I was introduced to a version of this dish by my brother in law. This is a breakfast dish he has made for me a few times. When I was first served it, I thought it was unique to say the least. But I gave it a try, and was pleasantly surprised.

Typical Tamago Gohan is a Japanese dish where a raw egg is placed over hot rice, topped with seasonings and whipped with chop sticks to make a fluffy concoction that is eaten for breakfast. I am not a fan of using completely raw egg, so I use the name “Tamago Gohan” lightly. I precook my egg over easy, so I still get the runny yolk but I get completely cooked whites.

I also use a rice seasoning that is made up of sesame seeds, salt, sugar, and shredded Nori. I typically do not like seaweed, but in this unusual breakfast it fits perfectly and perfumes the rice with nuances of the sea. I would say this dish is for slightly more adventurous eaters, but if you look at the list of ingredients and like most of them, I would tell you to at least try this dish once.

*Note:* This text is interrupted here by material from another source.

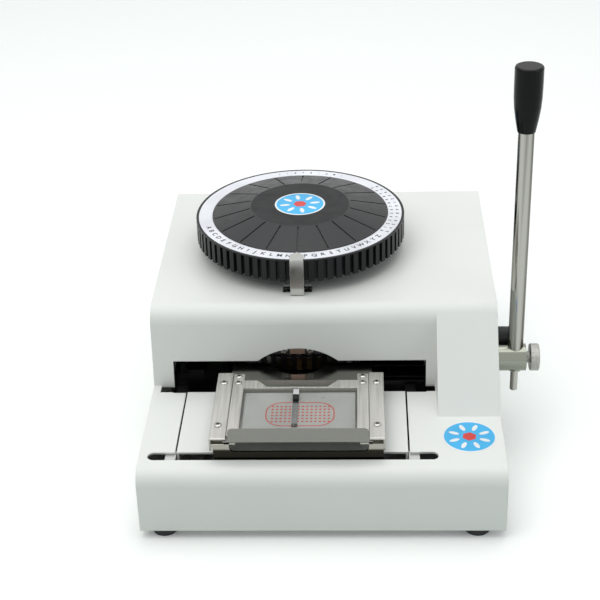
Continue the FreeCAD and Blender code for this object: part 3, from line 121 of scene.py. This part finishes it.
def tint(nodes, links, source, dark, light, start=0.3, end=0.7):
    """Blend two colours by a value."""
    ramp = nodes.new("ShaderNodeValToRGB")
    ramp.color_ramp.elements[0].position = start
    ramp.color_ramp.elements[0].color = (*dark, 1)
    ramp.color_ramp.elements[1].position = end
    ramp.color_ramp.elements[1].color = (*light, 1)
    links.new(source, ramp.inputs["Fac"])
    return ramp.outputs["Color"]


def bump(nodes, links, shader, source, distance, strength=1.0, edge=0.0):
    """Bump the surface by a value, with softened edges if asked."""
    node = nodes.new("ShaderNodeBump")
    node.inputs["Distance"].default_value = distance
    node.inputs["Strength"].default_value = strength
    links.new(source, node.inputs["Height"])
    if edge:
        soft = nodes.new("ShaderNodeBevel")
        soft.samples = 4
        soft.inputs["Radius"].default_value = edge
        links.new(soft.outputs["Normal"], node.inputs["Normal"])
    links.new(node.outputs["Normal"], shader.inputs["Normal"])


def vary_roughness(nodes, links, shader, source, low, high, start=0.3, end=0.7):
    """Let a value choose the roughness, from low to high."""
    links.new(spread(nodes, links, source, low, high, start, end), shader.inputs["Roughness"])


def vary_color(nodes, links, shader, source, dark, light, start=0.3, end=0.7):
    """Let a value choose the base colour, from dark to light."""
    links.new(tint(nodes, links, source, dark, light, start, end), shader.inputs["Base Color"])


def scaled(color, share):
    """A colour made darker or lighter, with no channel above 1."""
    return [min(1.0, c * share) for c in color]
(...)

My brother in law’s version had pickled ginger in it, but I swapped that out for Kimchi (a Korean side dish of fermented/pickled vegetables, typically napa cabbage). I made a homemade quick-Kimchi, and that recipe will be posted at a later date. You can use the pickled ginger, kimchi, both, or neither in your Tamago Gohan. I have tried this egg rice all ways and it is totally delicious!

Tamago Gohan
Makes 2 servings
Time: 25 minutes

1 cup medium grain rice
2 cups water
4 tbsp. soy sauce
2 tbsp. rice seasoning
2 tbsp. sesame seeds
2 eggs
cooking spray
6 oz extra firm tofu
¼ cup kimchi, chopped
1 scallion, chopped
Sauce:
3 tbsp. mayo
¼ cup sriracha

1.

Mix mayo and sriracha in a small bowl and set aside.

2.

Slice tofu into two 3oz portions.

3.

Add rice to medium saucepan, and rinse once. Discard cloudy rinsing water.

4.

Add 2 cups water to rice, and place on stove over medium high heat.

5.

Cook until rice starts to boil, about five minutes, then partially cover with lid and reduce heat to medium.

6.

Cook on medium until rice craters, about 5 minutes. Cover completely and reduce heat to medium low, and cook for 10 minutes.

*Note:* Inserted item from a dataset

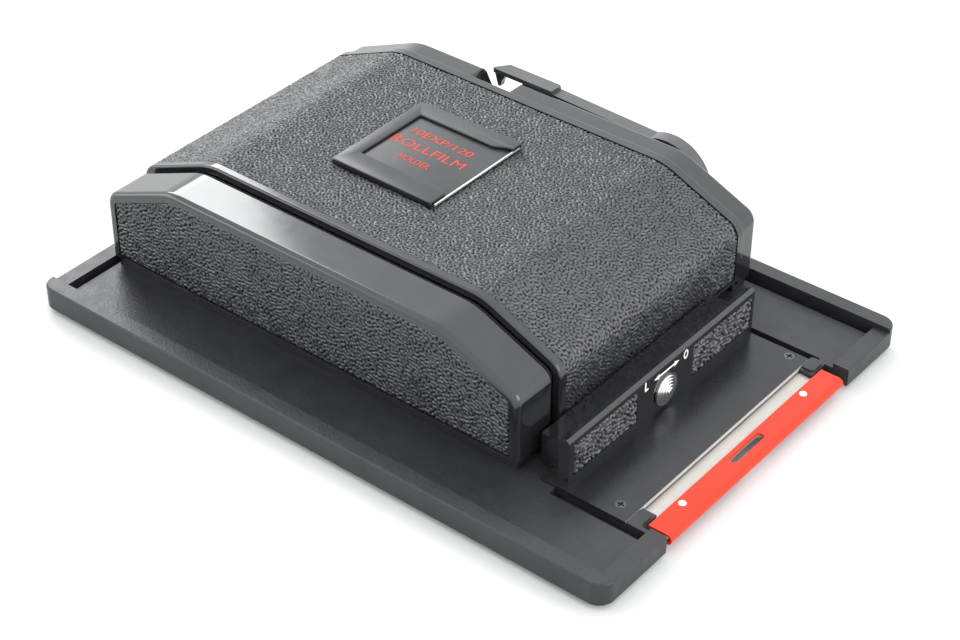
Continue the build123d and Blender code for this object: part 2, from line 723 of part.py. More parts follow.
with BuildPart() as latch_housing:
    slab(housing_rear_x, housing_front_x, housing_near_y, housing_far_y, panel_top, housing_top)
    slab(housing_rear_x - 1, latch_wall_x, housing_near_y - 1, housing_far_y + 1,
         trough_height, housing_top + 1, Mode.SUBTRACT)
    fillet(latch_housing.edges().filter_by(Axis.Y).group_by(Axis.Z)[-1].sort_by(Axis.X)[-1],
           rail_round)
    # the rail's top falls away towards the cover
    with BuildSketch(Plane.XZ.offset(-housing_far_y - 1)) as fall:
        Polygon((rail_crest_x, level(housing_top)), (rail_crest_x, level(housing_top + 1)),
                (latch_wall_x, level(housing_top + 1)), (latch_wall_x, level(rail_rear_height)),
                align=None)
    extrude(fall.sketch, amount=housing_far_y - housing_near_y + 2, mode=Mode.SUBTRACT)
    for low, high in ((housing_near_y - 1, -latch_box_half), (latch_box_half, housing_far_y + 1)):
        slab(housing_rear_x - 1, latch_wall_x, low, high, panel_top - 1, housing_top + 1,
             Mode.SUBTRACT)
    slab(housing_rear_x + housing_wall, housing_front_x - 1.7,
         housing_wall - latch_box_half, latch_box_half - housing_wall,
         panel_top - 1, trough_height - housing_wall, Mode.SUBTRACT)
    for low, high in latch_inlays:
        slab(housing_front_x - latch_inlay_depth, housing_front_x + 1, low, high,
             latch_inlay_low, latch_inlay_high, Mode.SUBTRACT)
    for catch_y in catch_places:
        slab(housing_rear_x - 1, housing_rear_x + 2, catch_y - 0.8, catch_y + 5.4,
             hook_window_low, hook_window_high, Mode.SUBTRACT)
    slab(housing_front_x - 2, housing_front_x + 1,
         button_y - latch_travel - stem_radius - 0.2, button_y + stem_radius + 0.2,
         button_height - stem_radius - 0.2, button_height + stem_radius + 0.2, Mode.SUBTRACT)
    for side in (-1, 1):
        post(latch_pin_x, side * latch_pin_y, housing_top - 2, housing_top + 1,
             latch_pin_radius, Mode.SUBTRACT)

latch_leathers = []
for low, high in latch_inlays:
    with BuildPart() as latch_leather:
        slab(housing_front_x - latch_inlay_depth, housing_front_x + 0.1, low + 0.05, high - 0.05,
             latch_inlay_low + 0.05, latch_inlay_high - 0.05)
    latch_leathers.append(latch_leather)

with BuildPart() as latch_pins:
    for side in (-1, 1):
        post(latch_pin_x, side * latch_pin_y, housing_top - 2, latch_pin_top, latch_pin_radius)

with BuildPart() as latch_bar:
    slab(latch_bar_x[0], latch_bar_x[1], latch_bar_y[0], latch_bar_y[1],
         latch_bar_heights[0], latch_bar_heights[1])
    for catch_y in catch_places:
        slab(catch_x - 0.7, latch_bar_x[0], catch_y + 2.8, catch_y + 5.0,
             hook_window_low + hook_play, hook_window_high - hook_play)

with BuildPart() as latch_button:
    stud(button_y, button_height, latch_bar_x[1], housing_front_x + 0.3, stem_radius)
    stud(button_y, button_height, housing_front_x + 0.1, housing_front_x + 0.5, button_flange)
    for step, ring_radius in enumerate(button_rings):
        stud(button_y, button_height, housing_front_x + 0.15,
             housing_front_x + 0.5 + ring_step * (step + 1), ring_radius)
        ring_edge = latch_button.edges().filter_by(GeomType.CIRCLE).group_by(Axis.X)[-1]
        fillet(ring_edge, 0.12)

# ------------------------------------------------------------------ memo clip

leather_top = top_height + bead_outer
window_low_x = clip_low_x + clip_border_x
window_near_y = clip_near_y + clip_border_near
window_far_y = clip_far_y - clip_border_far
card_low = leather_top + clip_floor
with BuildPart() as memo_clip:
    slab(clip_low_x, clip_high_x, clip_near_y, clip_far_y, leather_top, leather_top + clip_height)
    slab(clip_low_x + clip_sheet, clip_high_x + 1, clip_near_y + clip_sheet,
         clip_far_y - clip_sheet, leather_top + clip_floor, leather_top + clip_height - clip_sheet,
         Mode.SUBTRACT)
    slab(window_low_x, clip_high_x + 1, window_near_y, window_far_y,
         leather_top + clip_floor, leather_top + clip_height + 1, Mode.SUBTRACT)

with BuildPart() as memo_card:
    slab(clip_low_x + card_inset, clip_high_x - 0.3, clip_near_y + card_inset,
         clip_far_y - card_inset, card_low, card_low + card_thick)

# ------------------------------------------------------------------ winding drive

centre_distance = hypot(takeup_x - lever_x, spool_height - lever_height)
gear_module = 2 * centre_distance / (lever_teeth + spool_teeth)
mesh_angle = degrees(atan2(spool_height - lever_height, takeup_x - lever_x))

with BuildPart() as takeup_shaft:
    rod(takeup_x, spool_height, 31.0, 40.6, pin_radius)
    rod(takeup_x, spool_height, 40.6, mechanism_far_y + 0.4, takeup_shaft_radius)
    slab(takeup_x - 4.8, takeup_x + 4.8, 31.6, 33.1, spool_height - 0.8, spool_height + 0.8)

with BuildPart() as takeup_gear:
    spur_gear(takeup_x, spool_height, spool_teeth, gear_module, pin_radius,
              mesh_angle + 180 + 180 / spool_teeth)

with BuildPart() as lever_shaft:
    rod(lever_x, lever_height, gear_near_y - 0.6, cap_far_y, lever_bore)
    rod(lever_x, lever_height, gear_far_y, gear_far_y + 0.8, 4.0)

with BuildPart() as lever_gear:
    spur_gear(lever_x, lever_height, lever_teeth, gear_module, lever_bore, mesh_angle)

with BuildPart() as mechanism_plate:
    slab(mechanism_start_x, mechanism_end_x, mechanism_near_y, mechanism_far_y,
         floor_height, mechanism_top)
    for post_x in mechanism_posts:
        rod(post_x, mechanism_post_height, wall_outer_y, mechanism_near_y,
            mechanism_post_radius)
    for hole_x, hole_height, shaft_radius in (
            (takeup_x, spool_height, takeup_shaft_radius),
            (lever_x, lever_height, lever_bore),
            (counter_x, counter_height, counter_shaft_radius)):
        rod(hole_x, hole_height, mechanism_near_y - 1, mechanism_far_y + 1,
            shaft_radius + running_gap, Mode.SUBTRACT)

with BuildPart() as lever_bushing:
    rod(lever_x, lever_height, far_outer_y - 2.5, far_outer_y + 0.4, bushing_radius)
    rod(lever_x, lever_height, far_outer_y - 4, lever_near_y, lever_bore + running_gap,
        Mode.SUBTRACT)

with BuildPart() as winding_lever:
    rod(lever_x, lever_height, lever_near_y, lever_far_y, lever_disc_radius)
    with BuildSketch(Plane.XZ.offset(-lever_far_y)) as arm:
        Polygon((lever_tip_end_x - 1, level(lever_arm_bottom)),
                (lever_x, level(lever_arm_bottom)),
                (lever_x - 5, level(lever_arm_disc_top)),
                (lever_tip_end_x - 1, level(lever_arm_tip_top)), align=None)
    extrude(arm.sketch, amount=lever_far_y - lever_near_y)
    # flat finger tip, its far corner cut off, with a tab below its end
    with BuildSketch(Plane.XY.offset(level(lever_tip_top - lever_tip_sheet))) as tip:
        with BuildLine():
            FilletPolyline(
                (lever_tip_x, lever_tip_near_y), (lever_tip_end_x, lever_tip_near_y),
                (lever_tip_end_x, lever_tip_far_y), (lever_tip_x + 3.1, lever_tip_far_y),
                radius=0.4, close=True)
        make_face()
    extrude(tip.sketch, amount=lever_tip_sheet)
    slab(lever_tip_x + 8.0, lever_tip_end_x, lever_tip_far_y - 1.4, lever_tip_far_y,
         28.4, lever_tip_top - 0.5)
    with BuildSketch(Plane.XZ.offset(-lever_tip_near_y - 2.6)) as tab:
        with BuildLine():
            Polyline((lever_tip_x + 0.1, level(lever_tip_top - lever_tip_sheet)),
                     (lever_tip_x + 1.4, level(28.6)), (lever_tip_x + 2.2, level(28.6)),
                     (lever_tip_x + 2.5, level(30.0)),
                     (lever_tip_x + 4.1, level(lever_tip_top - lever_tip_sheet + 0.1)),
                     (lever_tip_x + 2.0, level(lever_tip_top - lever_tip_sheet + 0.1)),
                     close=True)
        make_face()
    extrude(tab.sketch, amount=1.6)
    rod(lever_x, lever_height, far_outer_y, cap_far_y, lever_bore, Mode.SUBTRACT)

with BuildPart() as lever_cap:
    rod(lever_x, lever_height, lever_far_y, cap_far_y, cap_radius)
    fillet(lever_cap.edges().group_by(Axis.Y)[-1], 0.6)
    rod(lever_x, lever_height, lever_near_y, cap_far_y + 1, lever_bore, Mode.SUBTRACT)

with BuildPart() as lever_screw:
    rod(lever_x, lever_height, cap_far_y, cap_far_y + 0.6, 3.4)
    fillet(lever_screw.edges().group_by(Axis.Y)[-1], 0.3)
    slab(lever_x - 5, lever_x + 5, cap_far_y + 0.25, cap_far_y + 1,
         lever_height - 0.35, lever_height + 0.35, Mode.SUBTRACT)

with BuildPart() as counter_dial:
    rod(counter_x, counter_height, counter_near_y, counter_far_y, counter_radius)
    rod(counter_x, counter_height, mechanism_near_y - 0.8, counter_near_y,
        counter_shaft_radius)
    rod(counter_x, counter_height, counter_hub_y, counter_near_y, counter_hub_radius)

with BuildPart() as counter_window:
    rod(counter_x, counter_window_height, far_outer_y - 1.4, far_outer_y - 0.2,
        counter_window_radius)

with BuildPart() as release_button:
    rod(release_x, release_height, release_near_y, far_outer_y + 1.4, release_radius)
    rod(release_x, release_height, release_near_y, release_near_y + release_collar,
        release_radius + release_collar)
    fillet(release_button.edges().group_by(Axis.Y)[-1], 0.5)

# ------------------------------------------------------------------ pieces to files

pieces = {
    "base_plate": base_plate,
    "slide_cover_panel": slide_cover_panel,
    "panel_screws": panel_screws,
    "base_screws": base_screws,
    "light_trap_felt": light_trap_felt,
    "dark_slide_sheet": dark_slide_sheet,
    "dark_slide_handle": dark_slide_handle,
    "handle_rivets": handle_rivets,
    "film_chamber": film_chamber,
    "supply_end_roller": end_rollers[0],
    "takeup_end_roller": end_rollers[1],
    "supply_spool": film_spools[0],
    "takeup_spool": film_spools[1],
    "supply_spool_pin": spool_pins[0],
    "takeup_spool_pin": spool_pins[1],
    "supply_idler": supply_idler,
    "pressure_plate": pressure_plate,
    "pressure_bridge": pressure_bridge,
    "pressure_springs": pressure_springs,
    "near_cheek": near_cheek,
    "near_cheek_leather": near_cheek_leather,
    "far_cheek": far_cheek,
    "far_cheek_leather": far_cheek_leather,
    "cover_shell": cover_shell,
    "cover_leather": cover_leather,
    "hinge_leaf_body": hinge_leaf_body,
    "hinge_leaf_cover": hinge_leaf_cover,
    "hinge_pin": hinge_pin,
    "cover_catches": cover_catches,
    "latch_housing": latch_housing,
    "latch_leather_near": latch_leathers[0],
    "latch_leather_far": latch_leathers[1],
    "latch_pins": latch_pins,
    "latch_bar": latch_bar,
    "latch_button": latch_button,
    "memo_clip": memo_clip,
    "memo_card": memo_card,
    "takeup_shaft": takeup_shaft,
    "takeup_gear": takeup_gear,
    "lever_shaft": lever_shaft,
    "lever_gear": lever_gear,
    "mechanism_plate": mechanism_plate,
    "lever_bushing": lever_bushing,
    "winding_lever": winding_lever,
    "lever_cap": lever_cap,
    "lever_screw": lever_screw,
    "counter_dial": counter_dial,
    "counter_window": counter_window,
    "release_button": release_button,
}

os.makedirs("parts", exist_ok=True)
for name, piece in pieces.items():
    piece.part.label = name
    export_step(piece.part, f"parts/{name}.step")
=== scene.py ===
"""Looks of the roll-film holder: finishes, leather grain, memo clip, markings, studio and camera.

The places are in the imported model's frame. A piece's lengths are millimetres until its mesh is
made; the floor, the lights' places and sizes are metres.
"""
import json
from math import atan2, cos, pi, radians, sin, tan

import bpy
import numpy as np
from mathutils import Matrix, Vector


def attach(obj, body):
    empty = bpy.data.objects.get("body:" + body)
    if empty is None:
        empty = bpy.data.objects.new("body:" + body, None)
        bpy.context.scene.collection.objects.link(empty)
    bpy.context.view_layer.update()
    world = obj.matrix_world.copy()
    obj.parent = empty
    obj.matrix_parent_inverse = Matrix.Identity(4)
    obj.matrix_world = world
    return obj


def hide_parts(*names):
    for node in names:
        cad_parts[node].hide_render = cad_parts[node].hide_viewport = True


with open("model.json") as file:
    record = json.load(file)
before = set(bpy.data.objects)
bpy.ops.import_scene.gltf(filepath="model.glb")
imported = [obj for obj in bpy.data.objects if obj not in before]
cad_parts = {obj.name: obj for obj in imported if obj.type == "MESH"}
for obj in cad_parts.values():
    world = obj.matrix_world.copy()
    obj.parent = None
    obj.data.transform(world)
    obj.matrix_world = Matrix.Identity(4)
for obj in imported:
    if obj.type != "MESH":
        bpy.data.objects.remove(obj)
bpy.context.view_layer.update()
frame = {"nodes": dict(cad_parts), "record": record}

MM = 0.001
RIB = 1.3  # height of the plate's underside; level heights below are measured from there

# side outline of the hump: its middle, its half lengths and heights, the radii of its corners
BODY_X = -16.65
HALF, TOP_HALF = 63.85, 42.0
SHOULDER, TOP = 24.2, 33.5
SHOULDER_ROUND, TOP_ROUND = 4.0, 15.0

# where the cover's leather ends, and the bounds of the inlays in the cheeks' faces; grow is how
# far an inlay's roof stands outside the hump's outline
COVER_LEATHER_BOTTOM = 9.85
COVER_LEATHER_Y = (-23.97, 44.37)
NEAR_INLAY = dict(y=-40.0, outward=-1, low_x=BODY_X - HALF + 2.56, high_x=BODY_X + HALF - 2.56,
                  grow=-2.55, bottom=7.05)
FAR_INLAY = dict(y=54.3, outward=1, low_x=BODY_X - HALF + 2.5, high_x=-39.0,
                 grow=-2.5, bottom=7.0)
TALLEST_INLAY = 28.0
COUNTER_HOLE = (-50.0, 24.0, 3.4)  # place along X, height, radius
RELEASE_HOLE = (-66.0, 14.0, 3.4)

# front of the latch housing, and its two leather inlays
LATCH_FACE_X = 58.9
LATCH_INLAY_HEIGHTS = (6.15, 14.75)
LATCH_INLAYS = {"near": (-34.95, -11.35, 41), "far": (10.85, 35.15, 43)}  # ends along Y, seed
MARK_HEIGHT = 14.4  # middle of the latch marks

# memo clip and its card, level heights above the leather
LEATHER_TOP = TOP + 1.0
CLIP_LOW_X, CLIP_NEAR_Y, CLIP_FAR_Y = -36.3, -6.5, 27.6
CLIP_SHEET = 0.45
CARD_LOW, CARD_TOP = 0.3, 0.8

# panel over the slide's channel
PANEL_END_X = 75.3
PANEL_Y = (-38.1, 35.8)
PANEL_HEIGHTS = (2.95, 3.97)


# ---------------------------------------------------------------- finishes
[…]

Craters look like scattered deep holes or pockets.

7.

Uncover rice, fluff, and separate rice into 2 portions in bowls.

8.

Add 2 tbsp. soy sauce and 1 tbsp. rice seasoning to each bowl.

9.

Add 1 tbsp. sesame seeds and about 2 tbsp. sriracha-mayo sauce to each bowl.

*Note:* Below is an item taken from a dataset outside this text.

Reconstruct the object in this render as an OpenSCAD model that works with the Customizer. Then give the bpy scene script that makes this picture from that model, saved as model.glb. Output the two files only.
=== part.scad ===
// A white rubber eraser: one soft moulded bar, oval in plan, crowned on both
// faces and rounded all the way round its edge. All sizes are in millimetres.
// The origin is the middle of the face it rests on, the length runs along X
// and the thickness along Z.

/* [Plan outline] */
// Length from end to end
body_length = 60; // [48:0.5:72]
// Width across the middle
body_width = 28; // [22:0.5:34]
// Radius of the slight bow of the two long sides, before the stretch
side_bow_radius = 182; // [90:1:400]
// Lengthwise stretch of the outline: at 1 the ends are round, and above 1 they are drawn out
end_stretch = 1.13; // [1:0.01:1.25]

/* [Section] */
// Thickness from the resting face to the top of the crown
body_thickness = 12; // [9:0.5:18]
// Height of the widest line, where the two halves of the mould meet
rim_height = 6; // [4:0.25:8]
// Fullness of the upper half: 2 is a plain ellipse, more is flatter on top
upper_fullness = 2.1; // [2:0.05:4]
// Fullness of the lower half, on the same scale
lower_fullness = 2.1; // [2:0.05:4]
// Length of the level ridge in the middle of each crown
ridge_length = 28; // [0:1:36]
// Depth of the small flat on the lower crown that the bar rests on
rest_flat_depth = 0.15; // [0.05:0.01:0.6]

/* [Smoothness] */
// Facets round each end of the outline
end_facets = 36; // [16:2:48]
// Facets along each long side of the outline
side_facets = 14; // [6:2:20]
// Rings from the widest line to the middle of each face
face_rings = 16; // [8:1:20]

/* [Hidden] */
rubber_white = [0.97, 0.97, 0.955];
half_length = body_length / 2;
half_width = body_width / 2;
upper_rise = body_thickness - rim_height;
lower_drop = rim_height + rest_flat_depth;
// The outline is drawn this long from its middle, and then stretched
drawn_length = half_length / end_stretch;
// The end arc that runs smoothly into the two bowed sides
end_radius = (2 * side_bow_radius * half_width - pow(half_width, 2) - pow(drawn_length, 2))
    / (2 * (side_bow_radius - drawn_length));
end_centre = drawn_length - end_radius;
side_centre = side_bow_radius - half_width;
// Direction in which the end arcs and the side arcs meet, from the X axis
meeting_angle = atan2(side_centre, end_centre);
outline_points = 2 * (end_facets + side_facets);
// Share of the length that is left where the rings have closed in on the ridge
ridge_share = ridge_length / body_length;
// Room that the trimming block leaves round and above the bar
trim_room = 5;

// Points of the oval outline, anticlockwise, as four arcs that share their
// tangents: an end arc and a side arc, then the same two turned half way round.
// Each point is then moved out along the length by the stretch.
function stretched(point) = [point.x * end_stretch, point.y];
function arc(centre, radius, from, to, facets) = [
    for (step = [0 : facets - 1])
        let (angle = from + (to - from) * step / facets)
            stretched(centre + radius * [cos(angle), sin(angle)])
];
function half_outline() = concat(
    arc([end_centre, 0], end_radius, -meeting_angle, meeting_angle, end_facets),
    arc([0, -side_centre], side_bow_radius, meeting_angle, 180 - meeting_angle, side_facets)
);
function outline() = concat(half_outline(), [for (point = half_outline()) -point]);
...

You can add more or less, depending on your taste.

10.

Spray small sauté pan with cooking spray, and heat over medium high heat.

11.

Add egg and cook until the white is cooked but the yolk is runny, flipping once, about 2 minutes on each side.

You want the eggs over easy. You can cook one egg at a time or both at once, I cooked one at a time for a cleaner presentation.

12.

Add one cooked egg to each bowl, and add 3oz slice of tofu to each bowl.

13.

Sprinkle with scallions and kimchi.

14.

Break egg yolk, break apart tofu with a fork, and enjoy!